The actual story about Rowan delivering a message to General Garcia is just a short preamble to Hubbard’s diatribe against half-hearted work:
In all this Cuban business there is one man stands out on the horizon of my memory like Mars at perihelion.
When war broke out between Spain and the United States, it was very necessary to communicate quickly with the leader of the Insurgents. Garcia was somewhere in the mountain fastnesses of Cuba — no one knew where. No mail or telegraph message could reach him. The President must secure his co-operation, and quickly. What to do!
Some one said to the President, “There is a fellow by the name of Rowan will find Garcia for you, if anybody can.”
Rowan was sent for and was given a letter to be delivered to Garcia. How “the fellow by the name of Rowan” took the letter, sealed it up in an oilskin pouch, strapped it over his heart, in four days landed by night off the coast of Cuba from an open boat, disappeared into the jungle, and in three weeks came out on the other side of the Island, having traversed a hostile country on foot, and delivered his letter to Garcia — are things I have no special desire now to tell in detail. The point that I wish to make is this: McKinley gave Rowan a letter to be delivered to Garcia; Rowan took the letter and did not ask, “Where is he at?” By the Eternal! there is a man whose form should be cast in deathless bronze and the statue placed in every college of the land. It is not book-learning young men need, nor instruction about this and that, but a stiffening of the vertebrae which will cause them to be loyal to a trust, to act promptly, concentrate their energies: do the thing — “Carry a message to Garcia.”

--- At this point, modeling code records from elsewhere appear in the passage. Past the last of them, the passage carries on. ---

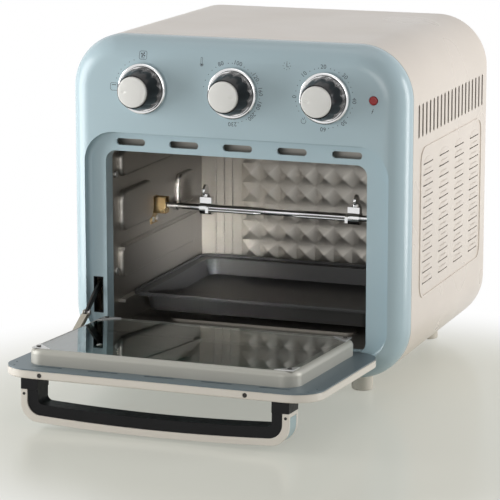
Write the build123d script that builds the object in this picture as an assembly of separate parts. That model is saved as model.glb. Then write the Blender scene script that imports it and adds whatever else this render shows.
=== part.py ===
from build123d import *

import math
import os

# Countertop air fryer oven with a drop-down door, millimetres.
# +X is right as seen from the front, the front faces -Y, +Z is up and Z = 0 is the table.
# The door is drawn standing open, as in its rest position.

# Cabinet
BODY_W = 330.0
BODY_H = 310.0
BODY_D = 275.0
CORNER_R = 50.5
FOOT_H = 13.0
SHEET = 1.0
REAR_INSET = 2.0
BASE_LIP = 5.0
BASE_T = 1.8
BASE_TURN = 14.0
FIT = 0.3
SCREW_FIT = 0.2
PAST = 1.0
OVERLAP = 0.1

# Front bezel
BEZEL_D = 24.5
BEZEL_WALL = 3.0
BEZEL_ROLL = 22.0
SEAM_GAP = 0.7

# Door seat and mouth of the oven in the bezel
SEAT_W = 298.4
SEAT_H = 200.0
SEAT_RISE = 19.9
SEAT_R = 30.0
SEAT_D = 11.5
SEAT_FILLET = 3.5
MOUTH_W = 257.7
MOUTH_H = 175.5
MOUTH_RISE = 25.0
MOUTH_SHIFT = -3.15
MOUTH_R = 10.0
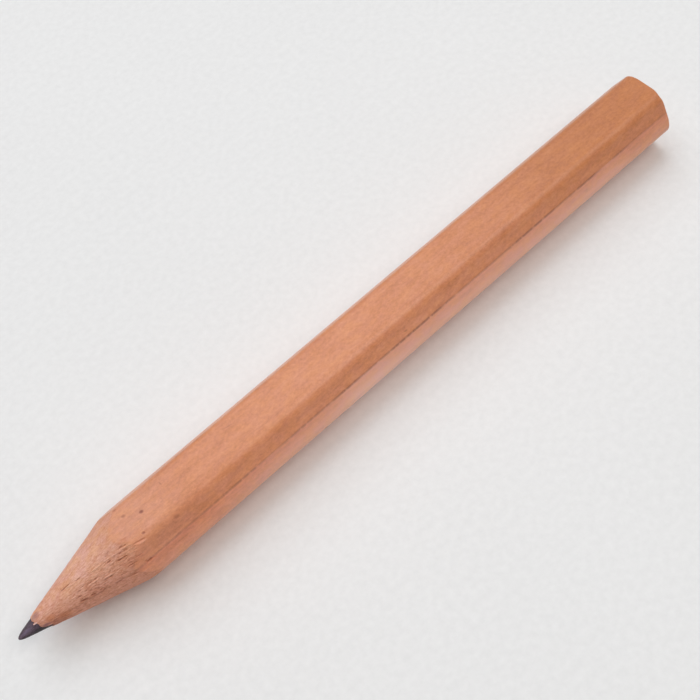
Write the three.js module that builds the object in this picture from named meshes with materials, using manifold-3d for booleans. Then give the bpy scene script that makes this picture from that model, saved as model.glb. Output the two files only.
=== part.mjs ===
// A short stub of a natural-wood pencil: six flats, sharpened in front and sawn off flat behind.
// Sizes are in millimetres. The stub lies on one flat, with its point towards -X, and the origin
// is under its middle on the surface that it lies on. The front is the -Y side.
import * as THREE from "three";
import { mergeVertices } from "three/addons/utils/BufferGeometryUtils.js";
import Module from "manifold-3d";

// Driving dimensions of the casing
const stubLength = 85; // from the blunt point to the sawn end
const acrossFlats = 7.4;
const arrisRadius = 0.9; // the six long edges are rounded this much
const sawnEdgeEase = 0.15; // small chamfer round the sawn end
const glueLine = 0.08; // width of the dark glued joint between the two halves
const jointSlope = 28; // degrees that the joint rises towards the front

// Driving dimensions of the lead and of the sharpened end
const leadDiameter = 1.85;
const leadFit = 0.04; // gap all round the lead in its grooves
const leadOffCentre = 0.12; // the lead lies this far forward of the barrel's axis
const coneHalfAngle = 15.9; // degrees
const pointRadius = 0.2; // the point is worn blunt
const leadWear = 0.06; // the lead's cone lies this far under the wood's cone

// Driving dimensions of the chip where the joint meets the sharpened cone
const chipLength = 0.9;
const chipWidth = 0.5;
const chipDepth = 0.3;
const chipBehindShoulder = 1.1;

// Fineness of the round surfaces
const coneSteps = 96;
const leadSteps = 48;
const arcSteps = 4;
const chipSteps = 12;

// Values that follow from the driving dimensions
const flatDistance = acrossFlats / 2;
const cornerDistance = (flatDistance - arrisRadius) / Math.cos(Math.PI / 6); // arris centres
const arrisDistance = cornerDistance + arrisRadius;
const coneAngle = THREE.MathUtils.degToRad(coneHalfAngle);
const jointTurn = THREE.MathUtils.degToRad(jointSlope);
const woodNoseRadius = pointRadius + leadWear;
const cutterRadius = arrisDistance * 1.5; // clears the barrel behind the cone
const overrun = acrossFlats; // how far cutting shapes pass the stub
const frontFlatTurn = Math.PI / 6; // the front flat faces this much above the level

const wasm = await Module();
wasm.setup();

// Closed geometry as a solid that can be joined and cut
function solidOf(geometry) {
  const bare = geometry.clone();
  bare.deleteAttribute("normal");
  bare.deleteAttribute("uv");
  const merged = mergeVertices(bare, 1e-5);
  const vertProperties = Float32Array.from(merged.attributes.position.array);
  const triVerts = Uint32Array.from(merged.index.array);
  return new wasm.Manifold(new wasm.Mesh({ numProp: 3, vertProperties, triVerts }));
}

// Solid back to flat-shaded geometry
function geometryOf(solid) {
  const mesh = solid.getMesh();
  const indexed = new THREE.BufferGeometry();
  indexed.setAttribute("position", new THREE.BufferAttribute(mesh.vertProperties, 3));
  indexed.setIndex(new THREE.BufferAttribute(mesh.triVerts, 1));
  const flat = indexed.toNonIndexed();
  flat.computeVertexNormals();
  return flat;
}

// Six-sided section with rounded arrises, lying on a flat
function barrelOutline() {
  const outline = new THREE.Shape();
  for (let side = 0; side < 6; side++) {
    const turn = (side * Math.PI) / 3;
    const x = cornerDistance * Math.cos(turn);
    const y = cornerDistance * Math.sin(turn);
    outline.absarc(x, y, arrisRadius, turn - Math.PI / 6, turn + Math.PI / 6, false);
  }
  outline.closePath();
  return outline;
}

// Unsharpened barrel along +X, its sawn end at stubLength
function barrel() {
  const geometry = new THREE.ExtrudeGeometry(barrelOutline(), {
    depth: stubLength + overrun - 2 * sawnEdgeEase,
    curveSegments: arcSteps,
    bevelThickness: sawnEdgeEase,
    bevelSize: sawnEdgeEase,
    bevelOffset: -sawnEdgeEase,
    bevelSegments: 1,
  });
  geometry.rotateZ(Math.PI / 2);
  geometry.rotateY(Math.PI / 2);
  geometry.translate(sawnEdgeEase - overrun, 0, 0);
  return solidOf(geometry);
}

// Distance from the point at which a cone round this nose has grown to this radius
function coneAlong(radius, noseRadius) {
  return pointRadius + (radius - noseRadius / Math.cos(coneAngle)) / Math.tan(coneAngle);
}

// Everything that the sharpener leaves: a nose, the cone that touches it, and room behind
function sharpenedSpace(noseRadius) {
  const coneEnd = coneAlong(cutterRadius, noseRadius);
  const farEnd = Math.max(stubLength, coneEnd) + overrun;
  const profile = new THREE.Path();
  profile.absarc(0, pointRadius, noseRadius, -Math.PI / 2, -coneAngle, false);
  profile.lineTo(cutterRadius, coneEnd);
  profile.lineTo(cutterRadius, farEnd);
  profile.lineTo(0, farEnd);
  const geometry = new THREE.LatheGeometry(profile.getPoints(arcSteps), coneSteps);
  geometry.rotateZ(-Math.PI / 2);
  return solidOf(geometry);
}

// Rod along the lead's own line, from overrun before the point to lengthPast behind the end
function leadLine(radius, lengthPast) {
  const rodLength = overrun + stubLength + lengthPast;
  const geometry = new THREE.CylinderGeometry(radius, radius, rodLength, leadSteps);
  geometry.rotateZ(-Math.PI / 2);
  geometry.translate(rodLength / 2 - overrun, -leadOffCentre, 0);
  return solidOf(geometry);
}

// Block that holds everything on one side of the glued joint
function sideOfJoint(side) {
  const size = 4 * arrisDistance;
  const geometry = new THREE.BoxGeometry(2 * (stubLength + overrun), size, size);
  geometry.translate(stubLength / 2, 0, (side * (size + glueLine)) / 2);
  geometry.rotateX(-jointTurn);
  return solidOf(geometry);
}

// Lens-shaped hollow where a sliver has broken out of the joint on the front flat
function chip() {
  const shoulder = coneAlong(flatDistance, woodNoseRadius);
  const reach = flatDistance / Math.cos(jointTurn - frontFlatTurn);
  const geometry = new THREE.SphereGeometry(1, chipSteps, chipSteps / 2);
  geometry.scale(chipLength / 2, chipDepth, chipWidth / 2);
  geometry.translate(shoulder + chipBehindShoulder, -reach, 0);
  geometry.rotateX(-jointTurn);
  return solidOf(geometry);
}

const casing = barrel()
  .intersect(sharpenedSpace(woodNoseRadius))
  .subtract(leadLine(leadDiameter / 2 + leadFit, overrun))
  .subtract(chip());
const lead = leadLine(leadDiameter / 2, 0).intersect(sharpenedSpace(pointRadius));

const upperWood = new THREE.MeshStandardMaterial({
  color: 0xd49474,
  roughness: 0.45,
  metalness: 0,
});
const lowerWood = new THREE.MeshStandardMaterial({
  color: 0xd9a684,
  roughness: 0.45,
  metalness: 0,
});
const graphite = new THREE.MeshStandardMaterial({
  color: 0x3a3338,
  roughness: 0.4,
  metalness: 0.2,
});

const stub = new THREE.Group();
stub.position.set(-stubLength / 2, 0, flatDistance);

function addPiece(name, solid, material) {
  const piece = new THREE.Mesh(geometryOf(solid), material);
  piece.name = name;
  stub.add(piece);
}

addPiece("upper_casing_half", casing.intersect(sideOfJoint(1)), upperWood);
addPiece("lower_casing_half", casing.intersect(sideOfJoint(-1)), lowerWood);
addPiece("graphite_lead", lead, graphite);

export default stub;
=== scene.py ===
import math

import bmesh
import bpy
from mathutils import Euler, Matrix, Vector


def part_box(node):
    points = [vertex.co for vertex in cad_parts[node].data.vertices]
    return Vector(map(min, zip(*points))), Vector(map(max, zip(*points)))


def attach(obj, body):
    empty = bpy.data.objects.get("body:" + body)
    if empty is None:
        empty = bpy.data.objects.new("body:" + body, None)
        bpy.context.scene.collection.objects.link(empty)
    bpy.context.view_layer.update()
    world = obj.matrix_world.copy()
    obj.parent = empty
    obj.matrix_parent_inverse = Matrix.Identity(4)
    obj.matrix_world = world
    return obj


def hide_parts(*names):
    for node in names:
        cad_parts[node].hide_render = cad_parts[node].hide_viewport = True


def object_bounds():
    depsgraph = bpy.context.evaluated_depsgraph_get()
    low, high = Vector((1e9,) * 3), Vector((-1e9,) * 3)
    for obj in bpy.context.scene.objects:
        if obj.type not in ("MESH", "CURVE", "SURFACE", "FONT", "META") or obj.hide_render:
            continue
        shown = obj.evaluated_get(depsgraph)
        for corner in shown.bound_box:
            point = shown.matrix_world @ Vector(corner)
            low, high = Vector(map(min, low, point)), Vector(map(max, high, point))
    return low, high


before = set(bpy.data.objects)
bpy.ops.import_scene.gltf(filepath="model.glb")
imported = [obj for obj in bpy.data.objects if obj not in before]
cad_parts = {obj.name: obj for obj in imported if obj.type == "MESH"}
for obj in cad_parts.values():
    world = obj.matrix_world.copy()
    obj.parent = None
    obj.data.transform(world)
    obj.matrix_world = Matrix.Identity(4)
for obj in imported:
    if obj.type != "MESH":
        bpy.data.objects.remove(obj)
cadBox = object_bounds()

mm = 0.001
grainLean = 2.0  # degrees round the stub that the fibres drift in each mm
fibreLean = 0.05  # mm that the same fibres sink and come forward in each mm


# Node trees

class Wire:  # a socket that Python's operators work on
    def __init__(self, graph, socket):
        self.graph = graph
        self.socket = socket

    def calc(self, operation, *others):
        return self.graph.node("ShaderNodeMath", {"operation": operation}, [self, *others])

    def __add__(self, other):
        return self.calc("ADD", other)

    def __sub__(self, other):
        return self.calc("SUBTRACT", other)

    def __mul__(self, other):
        return self.calc("MULTIPLY", other)

    def __truediv__(self, other):
        return self.calc("DIVIDE", other)

    def __pow__(self, other):
        return self.calc("POWER", other)

    def __neg__(self):
        return self.calc("MULTIPLY", -1.0)

    def __radd__(self, other):
        return self + other

    def __rmul__(self, other):
        return self * other

    def __rsub__(self, other):
        return self.graph.number(other) - self

    def __rtruediv__(self, other):
        return self.graph.number(other) / self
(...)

General Garcia is dead now, but there are other Garcias.
No man who has endeavored to carry out an enterprise where many hands were needed, but has been well-nigh appalled at times by the imbecility of the average man — the inability or unwillingness to concentrate on a thing and do it.
Go ahead and read the whole thing for a dose of old-school American can-do spirit.
(Hat tip to our Slovenian guest, who described it as something he expected to find out about on Isegoria.)
There was also a Speedy Gonzales cartoon, “A Message to Gracias”:
https://en.wikipedia.org/wiki/A_Message_to_Gracias
http://www.dailymotion.com/video/x2yxoo3
Made as late as 1964, it has a counter-revolutionary message.
My dad was a sales manager at a car dealership in the 1980s. He had a copy of this in his desk and used the phrase often.
The subtext of those Speedy Gonzales cartoons was totally lost on me as a kid — and they stopped showing them for some reason. Thanks for sharing that, Graham.
The nice Letterpress look of the title page and the designation of East Aurora NY as the place of publishing prompts me to comment.
East Aurora NY is worth visiting for the calm, quiet, Arts and Crafts vibe. It is quiet and serene and draws tourists as well as those interested in Letterpress and the various methods big among the Arts and Crafts devotees. A more modern prosaic townscape surrounds the older buildings, which have a landmark designation.
There is a lot about Elbert Hubbard on Wikipedia.
Starting in the 1990s or 2000s I’d seen “Message to Garcia” circulated as a long text file on the internet, but until stumbling upon East Aurora I had no idea he’d been based in Western New York. Nor that he had so many interests and projects.
Isegoria,
A pleasure.
I must have seen that many times in the 70s when Warner cartoons were in heavy Saturday morning circulation as part of packaged blocs on TV.
I actually did read A Message to Garcia sometime in the 1990s. Almost certainly because I was finally looking for the basis of the joke in the cartoon title.
Inevitably, when you posted your comments, the cartoon was still my first thought.
I watched plenty of Warner Bros. cartoons in my day, but I didn’t know any of their titles until I learned them as an adult: “What’s Opera, Doc?”, etc.
I probably noticed the titles on a sporadic basis at best as a kid, but I was still watching them on occasion when a little older. Cartoon channels on basic cable used to still carry the good, old stuff.
It is possible that I had heard or read [National Review?] some reference to A Message to Garcia in close proximity to seeing that cartoon one more time and that spurred the recognition.